Anyway, today we had a really bad fight. One I am not sure I will ever get over. I can not imagine ever speaking to her again. When I have heard other people say that I always thought they were dramatic. After all, family is way too important to hold grudges.Not talking about abusive or extreme situations, but in cases where family members offend one another. I now see that maybe people are just protecting themselves.
The issue is not important. I was disappointed and concerned about something, and I called her to tell her. She fired back w/ insults, you know, not just "You ugly fat lady"lol but deep, right through the heart insults. The very things she knew would hurt the most. She hurled insult after insult at me. Then she started hurling them at one of my boys. That is when I yelled over her(we were otp) and told her I was done, that I was never going to talk to her again.

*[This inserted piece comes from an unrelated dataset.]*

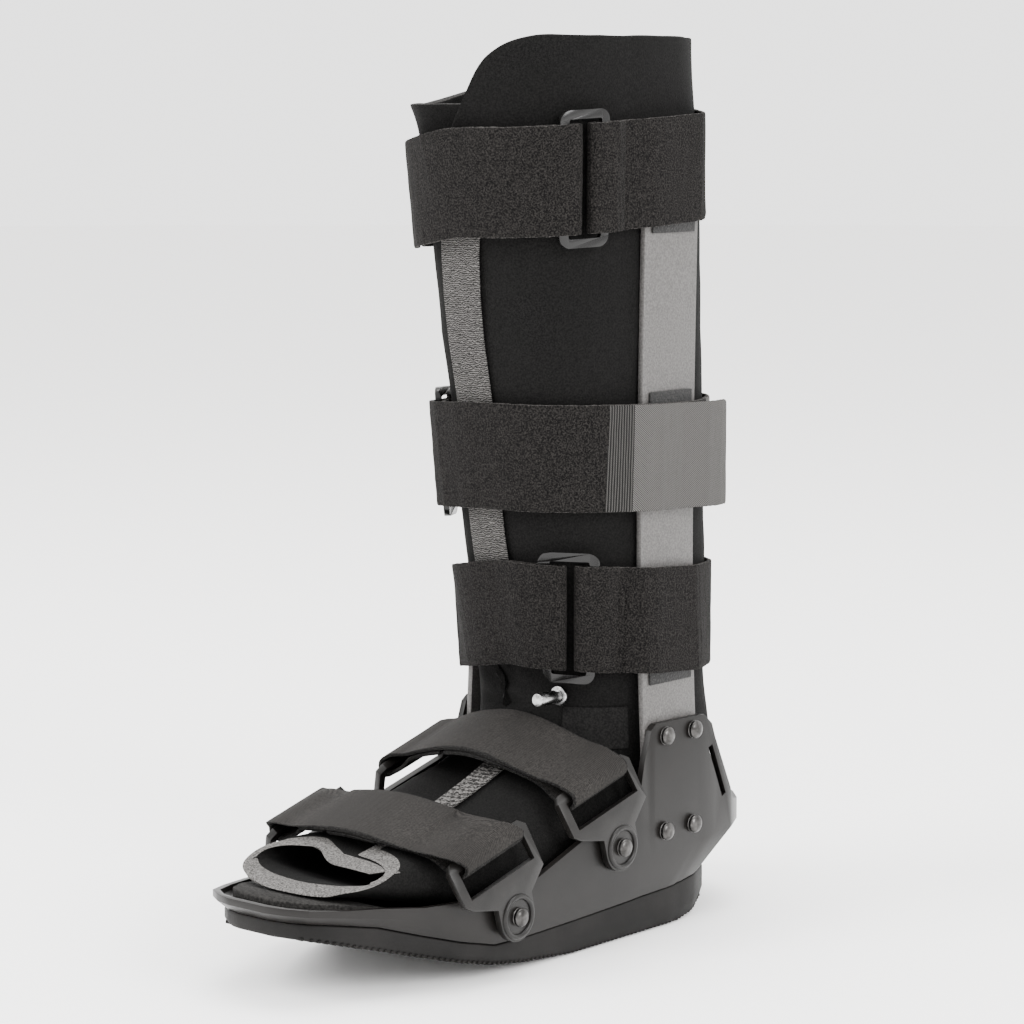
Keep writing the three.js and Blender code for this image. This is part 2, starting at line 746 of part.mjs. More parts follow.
const straps = [
  ['top', 0.808, 0.06, 9, 1, 0.138, 18, 0.270, 2, 26],
  ['middle', 0.391, -0.02, 3, -1, 0.40, 18, 0.463, 8, 30],
  ['lower', 0.148, -0.07, 8, 1, 0.15, 18, 0.215, 1, 20],
].map(([name, rise, tilt, sag, way, ringAt, tabLength, overShare, flare, flareLength]) => ({
  name, rise, tilt, sag, way, ringAt, tabLength, overShare, flare, flareLength,
}));
for (const strap of straps) {
  strap.z = legRootZ + strap.rise * legRise;
}

function ringFlat() {
  const outline = new THREE.Shape();
  const rail = (shape, fromX, toX, y) => {
    for (let i = 0; i <= 4; i += 1) {
      shape.lineTo(mix(fromX, toX, i / 4), y);
    }
  };
  const corner = (shape, halfX, halfY, radius) => {
    shape.moveTo(halfX, -halfY + radius);
    shape.lineTo(halfX, halfY - radius);
    shape.absarc(halfX - radius, halfY - radius, radius, 0, Math.PI / 2);
    rail(shape, halfX - radius, -halfX + radius, halfY);
    shape.absarc(-halfX + radius, halfY - radius, radius, Math.PI / 2, Math.PI);
    shape.lineTo(-halfX, -halfY + radius);
    shape.absarc(-halfX + radius, -halfY + radius, radius, Math.PI, 1.5 * Math.PI);
    rail(shape, -halfX + radius, halfX - radius, -halfY);
    shape.absarc(halfX - radius, -halfY + radius, radius, 1.5 * Math.PI, 2 * Math.PI);
  };
  corner(outline, ringWidth / 2, ringHeight / 2, ringCorner);
  const hole = new THREE.Path();
  corner(hole, ringWidth / 2 - ringBar, ringHeight / 2 - ringBar, 1);
  outline.holes.push(hole);
  const flat = new THREE.ExtrudeGeometry(outline, {
    depth: ringThickness,
    bevelEnabled: false,
    curveSegments: 4,
  });
  flat.rotateX(Math.PI / 2);
  flat.translate(0, ringMid + ringThickness / 2, 0);
  flat.deleteAttribute('normal');
  flat.deleteAttribute('uv');
  return BufferGeometryUtils.mergeVertices(flat, 1e-4);
}

for (const strap of straps) {
  const band = bandGeometry(strapPath(strap), strapThickness, strapWidth);
  addPiece(`strap_${strap.name}`, wrapOnLeg(band, strap), 'strapCloth');
  addPiece(`ring_${strap.name}`, wrapOnLeg(ringFlat(), strap), 'ringPlastic');
}

// Hook patches on the bars under each strap
function patchGeometry(strap) {
  const steps = 4;
  const sections = [];
  for (let i = 0; i <= steps; i += 1) {
    const z = strap.z + mix(-strapWidth / 2, strapWidth / 2, i / steps) + strap.patchShift;
    const inner = barOuterX(z) + gap;
    sections.push([
      new THREE.Vector3(inner, barY - patchWidth / 2, z),
      new THREE.Vector3(inner + patchThickness, barY - patchWidth / 2, z),
      new THREE.Vector3(inner + patchThickness, barY + patchWidth / 2, z),
      new THREE.Vector3(inner, barY + patchWidth / 2, z),
    ]);
  }
  return loft(sections, ladderCap(4));
}

straps.forEach((strap, index) => {
  const shift = [-4, 5, -5][index];
  const patch = patchGeometry({ ...strap, patchShift: shift });
  addPiece(`hook_patch_${strap.name}_left`, patch, 'strapCloth');
  addPiece(`hook_patch_${strap.name}_right`, mirrored(patch), 'strapCloth');
});

// Strap loops: a tab riveted to the shell wall, a neck and a rectangular eye that leans in over the foot
const eyeHalf = webWidth / 2 + 2;
const eyeLow = loopNeck + loopBar;
const eyeHigh = eyeLow + loopSlot;
const loopTop = eyeHigh + loopBar;

function loopOutline() {
  const outline = new THREE.Shape();
  const outerHalf = eyeHalf + loopBar;
  outline.absarc(loopShift, 0, loopTab, Math.PI, 2 * Math.PI);
  outline.lineTo(loopShift + loopTab, loopNeck * 0.45);
  outline.lineTo(outerHalf, loopNeck);
  outline.lineTo(outerHalf, loopTop - 3);
  outline.lineTo(outerHalf - 3, loopTop);
  outline.lineTo(-outerHalf + 3, loopTop);
  outline.lineTo(-outerHalf, loopTop - 3);
  outline.lineTo(-outerHalf, loopNeck + 3);
  outline.lineTo(-outerHalf + 4, loopNeck);
  outline.lineTo(loopShift - loopTab, loopNeck * 0.55);
  const eye = new THREE.Path();
  eye.moveTo(-eyeHalf, eyeLow);
  eye.lineTo(-eyeHalf, eyeHigh);
  eye.lineTo(eyeHalf, eyeHigh);
  eye.lineTo(eyeHalf, eyeLow);
  outline.holes.push(eye);
  return outline;
}

// Where a point of the flat loop comes to lie: along the bar, up the loop, and out from its inner face
function bendLoop(loop, across, up, out) {
  const bendFrom = loopNeck;
  const past = Math.max(0, up - bendFrom);
  const radius = (loopTop - bendFrom) / loopLean;
  const turn = past / radius;
  const rise = past > 0 ? bendFrom + (radius + out) * Math.sin(turn) : up;
  const side = past > 0 ? out * Math.cos(turn) - radius * (1 - Math.cos(turn)) : out;
  const y = loop.y + (across - loopShift) * Math.cos(loopTurn) - rise * Math.sin(loopTurn);
  const z = loop.z + (across - loopShift) * Math.sin(loopTurn) + rise * Math.cos(loopTurn);
  return new THREE.Vector3(loop.x + gap + side, y, z);
}

function loopGeometry(loop) {
  const flat = new THREE.ExtrudeGeometry(loopOutline(), {
    depth: loopThickness,
    bevelEnabled: false,
    curveSegments: 8,
  });
  flat.deleteAttribute('normal');
  flat.deleteAttribute('uv');
  const merged = BufferGeometryUtils.mergeVertices(flat, 1e-4);
  const place = merged.attributes.position;
  for (let i = 0; i < place.count; i += 1) {
    const spot = bendLoop(loop, place.getX(i), place.getY(i), place.getZ(i));
    place.setXYZ(i, spot.x, spot.y, spot.z);
  }
  merged.computeVertexNormals();
  return merged;
}

const footStraps = [
  { name: 'instep', along: 0.418, crownAlong: 0.487, rise: 27, crownRise: 0.987, slope: 0.33 },
  { name: 'forefoot', along: 0.661, crownAlong: 0.747, rise: 9, crownRise: 0.652, slope: 0.28 },
].map((row) => ({
  ...row,
  x: baseHalfWidth,
  y: heelY - row.along * baseLength,
  z: soleThickness + row.rise,
  crownY: heelY - row.crownAlong * baseLength,
  crownZ: soleThickness + row.crownRise * footHeight,
}));

for (const foot of footStraps) {
  const loop = loopGeometry(foot);
  addPiece(`loop_${foot.name}_left`, loop, 'ringPlastic');
  addPiece(`loop_${foot.name}_right`, mirrored(loop), 'ringPlastic');
  addRivet(`loop_rivet_${foot.name}`, foot.x + gap + loopThickness, foot.y, foot.z);
}

// Foot straps: one webbing band over the foot, round the top bar of each loop and back under itself
function webFrame(foot) {
  const bar = bendLoop(foot, 0, (eyeHigh + loopTop) / 2, loopThickness / 2);
  const samples = 60;
  const points = [];
  for (let i = 0; i <= samples; i += 1) {
    const x = bar.x * Math.cos((Math.PI * i) / samples);
    points.push(new THREE.Vector2(x, 1 - Math.abs(x / bar.x) ** webArch));
  }
  const rise = foot.crownZ - bar.z;
  const spots = points.map((p) => new THREE.Vector2(p.x, p.y * rise));
  const lengths = [0];
  for (let i = 1; i <= samples; i += 1) {
    lengths.push(lengths[i - 1] + spots[i].distanceTo(spots[i - 1]));
  }
  return { bar, spots, lengths, around: lengths[samples], rise };
}

function webPoint(foot, frame, along, out, across) {
  const clamped = Math.min(frame.around, Math.max(0, along));
  let index = 1;
  while (index < frame.lengths.length - 1 && frame.lengths[index] < clamped) {
    index += 1;
  }
  const span = frame.lengths[index] - frame.lengths[index - 1];
  const share = (clamped - frame.lengths[index - 1]) / span;
  const [from, to] = [frame.spots[index - 1], frame.spots[index]];
  const direction = to.clone().sub(from).normalize();
  const spot = from.clone().lerp(to, share).add(direction.clone().multiplyScalar(along - clamped));
  spot.add(new THREE.Vector2(direction.y, -direction.x).multiplyScalar(out));
  const part = smooth(spot.y / frame.rise);
  const lift = mix(loopTurn, foot.slope, part);
  const y = mix(frame.bar.y, foot.crownY, part) + across * Math.cos(lift);
  const z = frame.bar.z + spot.y + across * Math.sin(lift);
  return new THREE.Vector3(spot.x, y, z);
}

function webGeometry(foot) {
  const frame = webFrame(foot);
  const outside = Math.hypot(loopBar, loopThickness) / 2 + gap + webThickness / 2;
  const rest = webThickness / 2 + gap;
  const endPad = 14;
  const steps = 24;
  const under = 0.62;
  const layer = (from, to, side) => {
    const points = [];
    for (let i = 0; i <= steps; i += 1) {
      const s = mix(from, to, i / steps);
      const near = Math.min(s, frame.around - s);
      points.push(new THREE.Vector2(s, side * mix(outside, rest, smooth((near - loopBar) / endPad))));
    }
    return points;
  };
  const nearTurn = halfTurn(new THREE.Vector2(-1.7, 0), outside, 90, 270, 6);
  const farTurn = halfTurn(new THREE.Vector2(frame.around + 1.7, 0), outside, 90, -90, 6);
  const path = [
    ...layer(frame.around * under, 1, -1),
    ...nearTurn.reverse(),
    ...layer(1, frame.around - 1, 1),
    ...farTurn,
    ...layer(frame.around - 1, frame.around * (under + 0.02), -1),
  ];
  const flat = bandGeometry(path, webThickness, webWidth);
  const place = flat.attributes.position;
  const points = [];
  for (let i = 0; i < place.count; i += 1) {
    points.push(webPoint(foot, frame, place.getX(i), place.getY(i), place.getZ(i)));
  }
  return closedGeometry(points, indexTriangles(flat));
}

for (const foot of footStraps) {
  addPiece(`strap_${foot.name}`, webGeometry(foot), 'webbing');
}

// Inflation valve on the near side of the liner, above the instep
const valve = { x: 0.44 * legHalfWidth, z: legRootZ + 2.5 * flangeRadius };
valve.y = linerFrontY(valve.x - flangeRadius, valve.z - flangeRadius / 2) - gap;
const flange = new THREE.CylinderGeometry(flangeRadius, flangeRadius, flangeThickness, 16);
flange.translate(valve.x, valve.y - flangeThickness / 2, valve.z);
addPiece('valve_flange', flange, 'valveMetal');
const barrel = new THREE.CylinderGeometry(valveRadius, valveRadius, valveLength, 16);
barrel.translate(valve.x, valve.y - flangeThickness - gap - valveLength / 2, valve.z);
addPiece('valve_barrel', barrel, 'valveMetal');

// The origin is the middle of the bounding box's underside
const bounds = new THREE.Box3().setFromObject(boot);
const middle = bounds.getCenter(new THREE.Vector3());
for (const piece of boot.children) {
  piece.geometry.translate(-middle.x, -middle.y, -bounds.min.z);
}

export default boot;
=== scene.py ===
"""Looks of a tall medical walking boot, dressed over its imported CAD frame.

Metres, +Z up, toe towards -Y, the wearer's left side towards +X. One section for each piece or group of
like pieces, in the order in which the boot is put together.
"""

import math

import bpy
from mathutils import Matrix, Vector


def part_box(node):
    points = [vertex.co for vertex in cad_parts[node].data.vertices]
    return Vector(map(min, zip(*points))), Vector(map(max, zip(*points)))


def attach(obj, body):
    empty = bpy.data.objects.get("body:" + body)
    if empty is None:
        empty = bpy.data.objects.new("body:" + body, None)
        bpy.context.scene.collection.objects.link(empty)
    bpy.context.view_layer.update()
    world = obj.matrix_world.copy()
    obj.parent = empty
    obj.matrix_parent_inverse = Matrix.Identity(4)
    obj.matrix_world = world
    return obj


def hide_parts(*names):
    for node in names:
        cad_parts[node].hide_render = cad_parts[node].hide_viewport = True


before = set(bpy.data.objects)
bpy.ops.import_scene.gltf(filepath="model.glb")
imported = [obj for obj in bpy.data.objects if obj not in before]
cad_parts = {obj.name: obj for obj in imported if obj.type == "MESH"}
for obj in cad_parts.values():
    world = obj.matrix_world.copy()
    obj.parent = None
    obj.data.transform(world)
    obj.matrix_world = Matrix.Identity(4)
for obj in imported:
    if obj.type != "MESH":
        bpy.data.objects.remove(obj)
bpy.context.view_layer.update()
bpy.ops.object.select_all(action="DESELECT")

# Studio: a pale floor, an even pale room and soft light from the front left, the right and above, seen
# by a long lens at the height of the upper strap.
LENS_MM = 112.15
CAMERA_AT = Vector((0.9378, -1.0577, 0.3717))
LOOK_AT = Vector((-0.006, 0.028, 0.190))
bpy.ops.object.camera_add(location=CAMERA_AT)
camera = bpy.context.object
camera.rotation_mode = "QUATERNION"
camera.rotation_quaternion = (LOOK_AT - CAMERA_AT).to_track_quat("-Z", "Y")
camera.data.lens = LENS_MM
camera.data.clip_end = 20
bpy.context.scene.camera = camera

for name, place, size, watts in (
    ("key_light", (-0.9, -1.5, 1.5), 1.1, 60),
    ("side_light", (1.9, -0.2, 1.1), 1.0, 46),
    ("top_light", (0.1, 0.2, 2.2), 1.4, 56),
):
    bpy.ops.object.light_add(type="AREA", location=place)
    light = bpy.context.object
    light.name = name
    light.data.energy = watts
    light.data.size = size
    light.rotation_mode = "QUATERNION"
    light.rotation_quaternion = (LOOK_AT - Vector(place)).to_track_quat("-Z", "Y")

room = bpy.data.worlds.new("studio_room")
bpy.context.scene.world = room
room.use_nodes = True
room.node_tree.nodes["Background"].inputs["Color"].default_value = (1.0, 0.995, 0.99, 1)
room.node_tree.nodes["Background"].inputs["Strength"].default_value = 2.6

bpy.ops.mesh.primitive_circle_add(vertices=96, radius=9, fill_type="NGON", location=(0, 0, -0.0006))
studio_floor = bpy.context.object
studio_floor.name = "studio_floor"
floor_paint = bpy.data.materials.new("pale_floor")
floor_paint.use_nodes = True
floor_paint.node_tree.nodes["Principled BSDF"].inputs["Base Color"].default_value = (0.96, 0.955, 0.95, 1)
floor_paint.node_tree.nodes["Principled BSDF"].inputs["Roughness"].default_value = 0.8
studio_floor.data.materials.append(floor_paint)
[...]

I am so sad. We have never been close. We are so different, and I do not like how she treats my parents. I have always longed for a close relationship with her. I tried for a long time, years, to build one. I know that this is not the same as loosing a dh or if we had been close, but I am oh so sad, just sad.
I do not give any merit to her insults. For one, I doubt very seriously she meant them. Two, they are just baseless and untrue. But still, she was way out of line to say them, and I do not see me being able to forget hearing those words come out of her mouth. Her DH called right after and apperantly my sister feels that my saying I never want to speak to her again is the ultimate insult that trumps all insults. Cool. Fine, think that. Maybe it is.

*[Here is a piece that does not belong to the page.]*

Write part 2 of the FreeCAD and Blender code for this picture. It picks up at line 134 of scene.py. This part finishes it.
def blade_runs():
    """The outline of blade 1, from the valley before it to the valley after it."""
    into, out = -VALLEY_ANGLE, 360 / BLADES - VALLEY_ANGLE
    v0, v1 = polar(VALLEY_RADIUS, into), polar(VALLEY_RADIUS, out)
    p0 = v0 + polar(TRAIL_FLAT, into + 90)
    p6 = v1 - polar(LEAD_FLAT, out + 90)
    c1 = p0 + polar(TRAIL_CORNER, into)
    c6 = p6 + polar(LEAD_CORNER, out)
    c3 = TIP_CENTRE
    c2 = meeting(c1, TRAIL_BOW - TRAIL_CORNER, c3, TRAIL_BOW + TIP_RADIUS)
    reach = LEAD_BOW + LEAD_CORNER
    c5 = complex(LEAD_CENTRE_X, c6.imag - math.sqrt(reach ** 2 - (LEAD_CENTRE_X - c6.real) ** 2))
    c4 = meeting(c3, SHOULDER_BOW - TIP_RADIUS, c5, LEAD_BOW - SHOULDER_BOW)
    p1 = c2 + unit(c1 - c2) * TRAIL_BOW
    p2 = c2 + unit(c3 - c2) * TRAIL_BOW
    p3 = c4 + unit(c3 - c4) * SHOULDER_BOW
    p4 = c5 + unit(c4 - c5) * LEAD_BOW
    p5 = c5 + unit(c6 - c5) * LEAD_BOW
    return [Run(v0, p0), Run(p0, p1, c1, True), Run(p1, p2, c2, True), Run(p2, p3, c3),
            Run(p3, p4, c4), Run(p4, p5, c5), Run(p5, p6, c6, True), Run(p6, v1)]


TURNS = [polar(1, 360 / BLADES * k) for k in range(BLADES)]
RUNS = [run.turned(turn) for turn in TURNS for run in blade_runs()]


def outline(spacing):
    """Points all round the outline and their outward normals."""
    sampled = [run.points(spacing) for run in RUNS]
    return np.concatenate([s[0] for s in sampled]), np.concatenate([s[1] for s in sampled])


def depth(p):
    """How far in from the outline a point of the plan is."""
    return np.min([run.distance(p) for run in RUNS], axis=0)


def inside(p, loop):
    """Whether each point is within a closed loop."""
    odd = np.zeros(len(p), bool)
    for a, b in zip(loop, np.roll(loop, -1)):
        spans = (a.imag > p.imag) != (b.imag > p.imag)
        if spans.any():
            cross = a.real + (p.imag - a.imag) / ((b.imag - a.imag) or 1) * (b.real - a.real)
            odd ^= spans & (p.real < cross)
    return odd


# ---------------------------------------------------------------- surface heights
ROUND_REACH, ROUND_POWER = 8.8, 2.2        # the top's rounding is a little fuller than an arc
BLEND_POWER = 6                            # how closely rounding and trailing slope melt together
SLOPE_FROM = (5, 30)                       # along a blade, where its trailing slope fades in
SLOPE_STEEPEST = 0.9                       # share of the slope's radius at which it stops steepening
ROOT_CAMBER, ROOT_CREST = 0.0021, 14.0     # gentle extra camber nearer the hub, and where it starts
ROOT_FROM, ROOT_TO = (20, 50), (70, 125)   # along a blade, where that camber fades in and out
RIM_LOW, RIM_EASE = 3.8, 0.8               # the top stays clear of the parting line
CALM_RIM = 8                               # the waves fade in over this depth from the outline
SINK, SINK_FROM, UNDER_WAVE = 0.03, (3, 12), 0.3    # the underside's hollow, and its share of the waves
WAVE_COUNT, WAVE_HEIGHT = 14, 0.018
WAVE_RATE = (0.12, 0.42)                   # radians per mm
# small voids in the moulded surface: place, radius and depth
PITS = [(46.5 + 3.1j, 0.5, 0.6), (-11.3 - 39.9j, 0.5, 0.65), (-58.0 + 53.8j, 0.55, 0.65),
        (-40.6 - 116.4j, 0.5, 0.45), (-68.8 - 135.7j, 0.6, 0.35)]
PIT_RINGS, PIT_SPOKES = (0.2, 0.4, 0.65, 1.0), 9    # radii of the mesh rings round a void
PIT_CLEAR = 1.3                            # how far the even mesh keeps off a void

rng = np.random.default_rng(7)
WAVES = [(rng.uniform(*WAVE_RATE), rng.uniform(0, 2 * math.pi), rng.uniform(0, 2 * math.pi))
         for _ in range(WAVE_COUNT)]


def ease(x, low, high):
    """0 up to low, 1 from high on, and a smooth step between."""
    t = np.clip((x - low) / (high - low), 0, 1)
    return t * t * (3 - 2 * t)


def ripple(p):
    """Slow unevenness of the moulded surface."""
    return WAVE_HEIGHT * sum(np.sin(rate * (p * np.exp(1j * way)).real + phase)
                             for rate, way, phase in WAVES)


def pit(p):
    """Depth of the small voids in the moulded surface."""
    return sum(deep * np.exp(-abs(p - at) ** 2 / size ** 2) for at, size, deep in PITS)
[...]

Maybe I can't listen to all her other insults anymore. Maybe I do not want to hear about how she is using my parents anymore. Maybe I don't want to hear how she would never allow her kids to eat what mine do. Maybe I don't want to hear that she does not want to hang around me because of my ill mannered kids. Maybe I don't want to hear how if I want a sister to check w/ my sil. Blah blah blah, sorry, if you are still awake- thanks!

1 comment:

scrapper al said...

Lisa, I'm so sorry this happened. My heart aches for you.